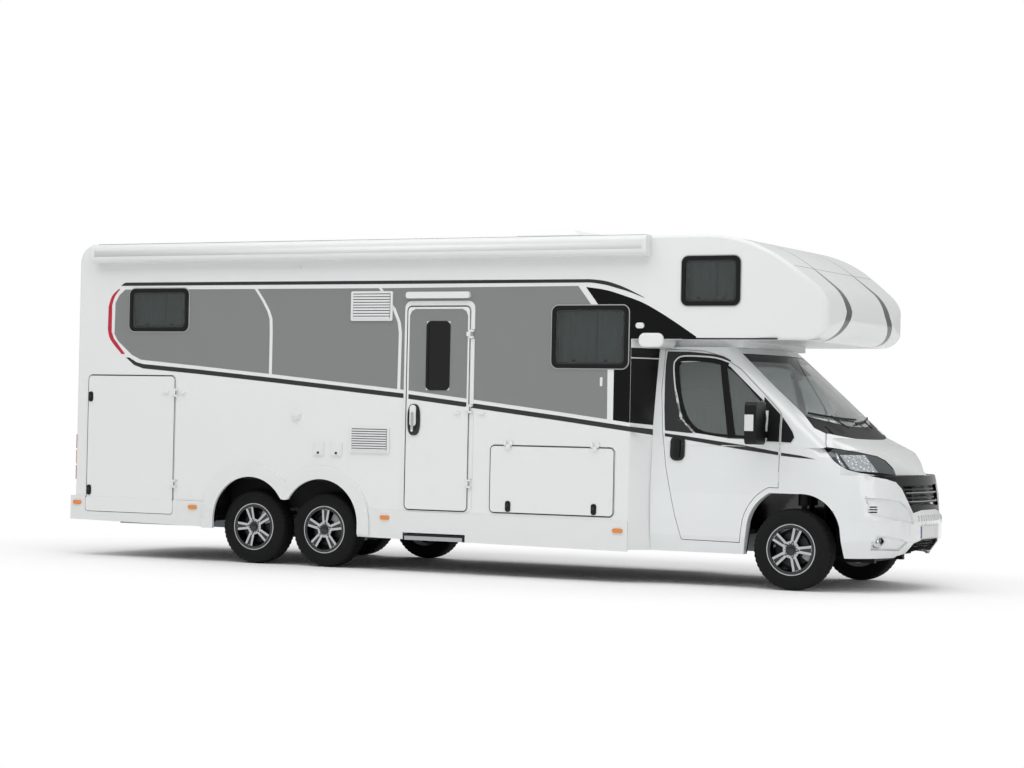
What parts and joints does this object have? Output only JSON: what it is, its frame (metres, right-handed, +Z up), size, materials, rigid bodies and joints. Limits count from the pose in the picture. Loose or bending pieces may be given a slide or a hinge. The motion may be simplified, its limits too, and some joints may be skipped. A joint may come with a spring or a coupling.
{
  "type": "alcove motorhome",
  "caption": "Tandem-axle alcove motorhome: sandwich living body on a low chassis behind a van cab, with opening doors, flaps, bonnet, step and steered wheels.",
  "frame": {"origin": "on the ground, half way along the vehicle and on its centre line", "axes": "+X forward, +Y to the left side, +Z up"},
  "size_m": [8.62, 2.6, 3.25],
  "materials": {
    "white_body": "glossy white paint and gelcoat",
    "white_plastic": "satin white ABS and painted aluminium",
    "black_plastic": "fine grained black moulding",
    "acrylic": "tinted acrylic double pane",
    "cab_glass": "lightly tinted safety glass",
    "lamp_lens": "clear and coloured lamp lenses",
    "galvanised_steel": "hot-dip galvanised steel",
    "dark_steel": "black coated steel and cast iron",
    "floor_board": "plywood-faced sandwich board, dark underside",
    "tank_plastic": "moulded polyethylene and black steel",
    "step_aluminium": "anodised extruded tread",
    "seat_fabric": "dark woven seat cover",
    "tyre": "black rubber",
    "rim_alloy": "black painted alloy with machined faces"
  },
  "bodies": {
    "coach": {"alcove_shell": "white_body", "awning_case": "white_plastic", "cab_body": "white_body", "cab_flares": "white_body", "cab_seats": "seat_fabric", "chassis_frame": "galvanised_steel", "dashboard": "black_plastic", "engine": "dark_steel", "floor": "floor_board", "front_bumper": "white_body", "front_suspension": "dark_steel", "grille": "black_plastic", "headlamps": "lamp_lens", "lamps": "lamp_lens", "rear_axles": "galvanised_steel", "rear_bumper": "white_plastic", "rear_wall": "white_body", "roof": "white_body", "roof_hatches": "white_plastic", "scuttle": "black_plastic", "side_fittings": "white_plastic", "side_skirts": "white_plastic", "side_wall_left": "white_body", "side_wall_right": "white_body", "underfloor_units": "tank_plastic", "window_frames": "black_plastic", "window_panes": "acrylic", "windscreen": "cab_glass"},
    "bonnet": {"bonnet": "white_body"},
    "cab_door_right": {"cab_door_right": "white_body", "cab_glass_right": "cab_glass", "mirror_right": "black_plastic"},
    "cab_door_left": {"cab_door_left": "white_body", "cab_glass_left": "cab_glass", "mirror_left": "black_plastic"},
    "entrance_door": {"entrance_door": "white_body", "entrance_window": "black_plastic"},
    "garage_door_right": {"garage_door_right": "white_body"},
    "garage_door_left": {"garage_door_left": "white_body"},
    "bay_flap": {"bay_flap": "white_body"},
    "gas_locker_door": {"gas_locker_door": "white_body"},
    "knuckle_right": {"knuckle_right": "dark_steel"},
    "knuckle_left": {"knuckle_left": "dark_steel"},
    "entrance_step": {"entrance_step": "step_aluminium"},
    "wheel_front_left": {"tyre_front_left": "tyre", "rim_front_left": "rim_alloy"},
    "wheel_front_right": {"tyre_front_right": "tyre", "rim_front_right": "rim_alloy"},
    "wheel_mid_left": {"tyre_mid_left": "tyre", "rim_mid_left": "rim_alloy"},
    "wheel_mid_right": {"tyre_mid_right": "tyre", "rim_mid_right": "rim_alloy"},
    "wheel_rear_left": {"tyre_rear_left": "tyre", "rim_rear_left": "rim_alloy"},
    "wheel_rear_right": {"tyre_rear_right": "tyre", "rim_rear_right": "rim_alloy"}
  },
  "joints": [
    {"name": "entrance_door_hinge", "type": "hinge", "parent": "coach", "child": "entrance_door", "pos_m": [0.245, -1.185, 1.5], "axis": [0, 0, 1], "range_deg": [0, 95]},
    {"name": "garage_door_right_hinge", "type": "hinge", "parent": "coach", "child": "garage_door_right", "pos_m": [-3.041, -1.185, 1.1], "axis": [0, 0, 1], "range_deg": [0, 100]},
    {"name": "garage_door_left_hinge", "type": "hinge", "parent": "coach", "child": "garage_door_left", "pos_m": [-3.041, 1.185, 1.1], "axis": [0, 0, -1], "range_deg": [0, 100]},
    {"name": "bay_flap_hinge", "type": "hinge", "parent": "coach", "child": "bay_flap", "pos_m": [1.101, -1.185, 1.211], "axis": [-1, 0, 0], "range_deg": [0, 95]},
    {"name": "gas_locker_hinge", "type": "hinge", "parent": "coach", "child": "gas_locker_door", "pos_m": [1.375, 1.185, 0.9], "axis": [0, 0, -1], "range_deg": [0, 100]},
    {"name": "cab_door_right_hinge", "type": "hinge", "parent": "coach", "child": "cab_door_right", "pos_m": [3.238, -1.017, 1.1], "axis": [0, 0, 1], "range_deg": [0, 68]},
    {"name": "cab_door_left_hinge", "type": "hinge", "parent": "coach", "child": "cab_door_left", "pos_m": [3.238, 1.017, 1.1], "axis": [0, 0, -1], "range_deg": [0, 68]},
    {"name": "bonnet_hinge", "type": "hinge", "parent": "coach", "child": "bonnet", "pos_m": [3.552, 0, 1.388], "axis": [0, -1, 0], "range_deg": [0, 50]},
    {"name": "step_slide", "type": "slide", "parent": "coach", "child": "entrance_step", "axis": [0, -1, 0], "range_m": [0, 0.25]},
    {"name": "steering_left", "type": "hinge", "parent": "coach", "child": "knuckle_left", "pos_m": [3.362, 0.855, 0.358], "axis": [0, 0, 1], "range_deg": [-33, 33]},
    {"name": "steering_right", "type": "hinge", "parent": "coach", "child": "knuckle_right", "pos_m": [3.362, -0.855, 0.358], "axis": [0, 0, 1], "range_deg": [-33, 33]},
    {"name": "spin_front_left", "type": "hinge", "parent": "knuckle_left", "child": "wheel_front_left", "pos_m": [3.362, 0.905, 0.358], "axis": [0, 1, 0], "continuous": true},
    {"name": "spin_front_right", "type": "hinge", "parent": "knuckle_right", "child": "wheel_front_right", "pos_m": [3.362, -0.905, 0.358], "axis": [0, 1, 0], "continuous": true},
    {"name": "spin_mid_left", "type": "hinge", "parent": "coach", "child": "wheel_mid_left", "pos_m": [-1.341, 0.99, 0.358], "axis": [0, 1, 0], "continuous": true},
    {"name": "spin_mid_right", "type": "hinge", "parent": "coach", "child": "wheel_mid_right", "pos_m": [-1.341, -0.99, 0.358], "axis": [0, 1, 0], "continuous": true},
    {"name": "spin_rear_left", "type": "hinge", "parent": "coach", "child": "wheel_rear_left", "pos_m": [-2.141, 0.99, 0.358], "axis": [0, 1, 0], "continuous": true},
    {"name": "spin_rear_right", "type": "hinge", "parent": "coach", "child": "wheel_rear_right", "pos_m": [-2.141, -0.99, 0.358], "axis": [0, 1, 0], "continuous": true}
  ],
  "couplings": [
    {"joint": "steering_right", "follows": "steering_left", "ratio": 1}
  ]
}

----

> [INSTRUCTION]: Write out the full listing exactly as given.

> [WRITTEN ANSWER]:
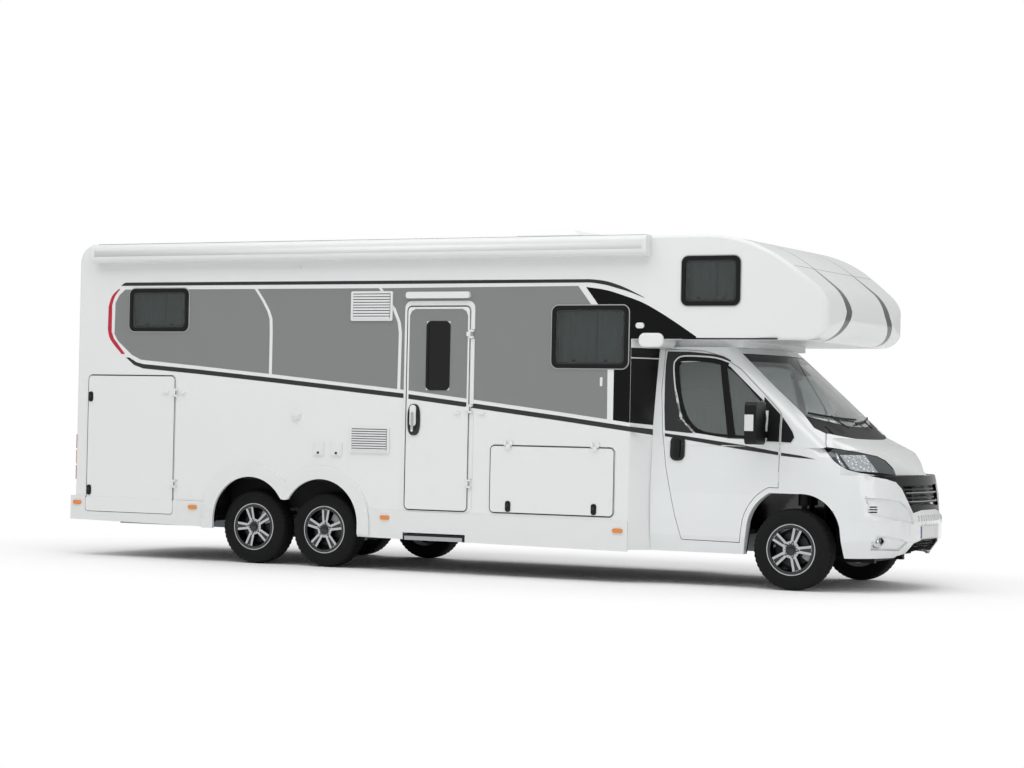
What parts and joints does this object have? Output only JSON: what it is, its frame (metres, right-handed, +Z up), size, materials, rigid bodies and joints. Limits count from the pose in the picture. Loose or bending pieces may be given a slide or a hinge. The motion may be simplified, its limits too, and some joints may be skipped. A joint may come with a spring or a coupling.
{
  "type": "alcove motorhome",
  "caption": "Tandem-axle alcove motorhome: sandwich living body on a low chassis behind a van cab, with opening doors, flaps, bonnet, step and steered wheels.",
  "frame": {"origin": "on the ground, half way along the vehicle and on its centre line", "axes": "+X forward, +Y to the left side, +Z up"},
  "size_m": [8.62, 2.6, 3.25],
  "materials": {
    "white_body": "glossy white paint and gelcoat",
    "white_plastic": "satin white ABS and painted aluminium",
    "black_plastic": "fine grained black moulding",
    "acrylic": "tinted acrylic double pane",
    "cab_glass": "lightly tinted safety glass",
    "lamp_lens": "clear and coloured lamp lenses",
    "galvanised_steel": "hot-dip galvanised steel",
    "dark_steel": "black coated steel and cast iron",
    "floor_board": "plywood-faced sandwich board, dark underside",
    "tank_plastic": "moulded polyethylene and black steel",
    "step_aluminium": "anodised extruded tread",
    "seat_fabric": "dark woven seat cover",
    "tyre": "black rubber",
    "rim_alloy": "black painted alloy with machined faces"
  },
  "bodies": {
    "coach": {"alcove_shell": "white_body", "awning_case": "white_plastic", "cab_body": "white_body", "cab_flares": "white_body", "cab_seats": "seat_fabric", "chassis_frame": "galvanised_steel", "dashboard": "black_plastic", "engine": "dark_steel", "floor": "floor_board", "front_bumper": "white_body", "front_suspension": "dark_steel", "grille": "black_plastic", "headlamps": "lamp_lens", "lamps": "lamp_lens", "rear_axles": "galvanised_steel", "rear_bumper": "white_plastic", "rear_wall": "white_body", "roof": "white_body", "roof_hatches": "white_plastic", "scuttle": "black_plastic", "side_fittings": "white_plastic", "side_skirts": "white_plastic", "side_wall_left": "white_body", "side_wall_right": "white_body", "underfloor_units": "tank_plastic", "window_frames": "black_plastic", "window_panes": "acrylic", "windscreen": "cab_glass"},
    "bonnet": {"bonnet": "white_body"},
    "cab_door_right": {"cab_door_right": "white_body", "cab_glass_right": "cab_glass", "mirror_right": "black_plastic"},
    "cab_door_left": {"cab_door_left": "white_body", "cab_glass_left": "cab_glass", "mirror_left": "black_plastic"},
    "entrance_door": {"entrance_door": "white_body", "entrance_window": "black_plastic"},
    "garage_door_right": {"garage_door_right": "white_body"},
    "garage_door_left": {"garage_door_left": "white_body"},
    "bay_flap": {"bay_flap": "white_body"},
    "gas_locker_door": {"gas_locker_door": "white_body"},
    "knuckle_right": {"knuckle_right": "dark_steel"},
    "knuckle_left": {"knuckle_left": "dark_steel"},
    "entrance_step": {"entrance_step": "step_aluminium"},
    "wheel_front_left": {"tyre_front_left": "tyre", "rim_front_left": "rim_alloy"},
    "wheel_front_right": {"tyre_front_right": "tyre", "rim_front_right": "rim_alloy"},
    "wheel_mid_left": {"tyre_mid_left": "tyre", "rim_mid_left": "rim_alloy"},
    "wheel_mid_right": {"tyre_mid_right": "tyre", "rim_mid_right": "rim_alloy"},
    "wheel_rear_left": {"tyre_rear_left": "tyre", "rim_rear_left": "rim_alloy"},
    "wheel_rear_right": {"tyre_rear_right": "tyre", "rim_rear_right": "rim_alloy"}
  },
  "joints": [
    {"name": "entrance_door_hinge", "type": "hinge", "parent": "coach", "child": "entrance_door", "pos_m": [0.245, -1.185, 1.5], "axis": [0, 0, 1], "range_deg": [0, 95]},
    {"name": "garage_door_right_hinge", "type": "hinge", "parent": "coach", "child": "garage_door_right", "pos_m": [-3.041, -1.185, 1.1], "axis": [0, 0, 1], "range_deg": [0, 100]},
    {"name": "garage_door_left_hinge", "type": "hinge", "parent": "coach", "child": "garage_door_left", "pos_m": [-3.041, 1.185, 1.1], "axis": [0, 0, -1], "range_deg": [0, 100]},
    {"name": "bay_flap_hinge", "type": "hinge", "parent": "coach", "child": "bay_flap", "pos_m": [1.101, -1.185, 1.211], "axis": [-1, 0, 0], "range_deg": [0, 95]},
    {"name": "gas_locker_hinge", "type": "hinge", "parent": "coach", "child": "gas_locker_door", "pos_m": [1.375, 1.185, 0.9], "axis": [0, 0, -1], "range_deg": [0, 100]},
    {"name": "cab_door_right_hinge", "type": "hinge", "parent": "coach", "child": "cab_door_right", "pos_m": [3.238, -1.017, 1.1], "axis": [0, 0, 1], "range_deg": [0, 68]},
    {"name": "cab_door_left_hinge", "type": "hinge", "parent": "coach", "child": "cab_door_left", "pos_m": [3.238, 1.017, 1.1], "axis": [0, 0, -1], "range_deg": [0, 68]},
    {"name": "bonnet_hinge", "type": "hinge", "parent": "coach", "child": "bonnet", "pos_m": [3.552, 0, 1.388], "axis": [0, -1, 0], "range_deg": [0, 50]},
    {"name": "step_slide", "type": "slide", "parent": "coach", "child": "entrance_step", "axis": [0, -1, 0], "range_m": [0, 0.25]},
    {"name": "steering_left", "type": "hinge", "parent": "coach", "child": "knuckle_left", "pos_m": [3.362, 0.855, 0.358], "axis": [0, 0, 1], "range_deg": [-33, 33]},
    {"name": "steering_right", "type": "hinge", "parent": "coach", "child": "knuckle_right", "pos_m": [3.362, -0.855, 0.358], "axis": [0, 0, 1], "range_deg": [-33, 33]},
    {"name": "spin_front_left", "type": "hinge", "parent": "knuckle_left", "child": "wheel_front_left", "pos_m": [3.362, 0.905, 0.358], "axis": [0, 1, 0], "continuous": true},
    {"name": "spin_front_right", "type": "hinge", "parent": "knuckle_right", "child": "wheel_front_right", "pos_m": [3.362, -0.905, 0.358], "axis": [0, 1, 0], "continuous": true},
    {"name": "spin_mid_left", "type": "hinge", "parent": "coach", "child": "wheel_mid_left", "pos_m": [-1.341, 0.99, 0.358], "axis": [0, 1, 0], "continuous": true},
    {"name": "spin_mid_right", "type": "hinge", "parent": "coach", "child": "wheel_mid_right", "pos_m": [-1.341, -0.99, 0.358], "axis": [0, 1, 0], "continuous": true},
    {"name": "spin_rear_left", "type": "hinge", "parent": "coach", "child": "wheel_rear_left", "pos_m": [-2.141, 0.99, 0.358], "axis": [0, 1, 0], "continuous": true},
    {"name": "spin_rear_right", "type": "hinge", "parent": "coach", "child": "wheel_rear_right", "pos_m": [-2.141, -0.99, 0.358], "axis": [0, 1, 0], "continuous": true}
  ],
  "couplings": [
    {"joint": "steering_right", "follows": "steering_left", "ratio": 1}
  ]
}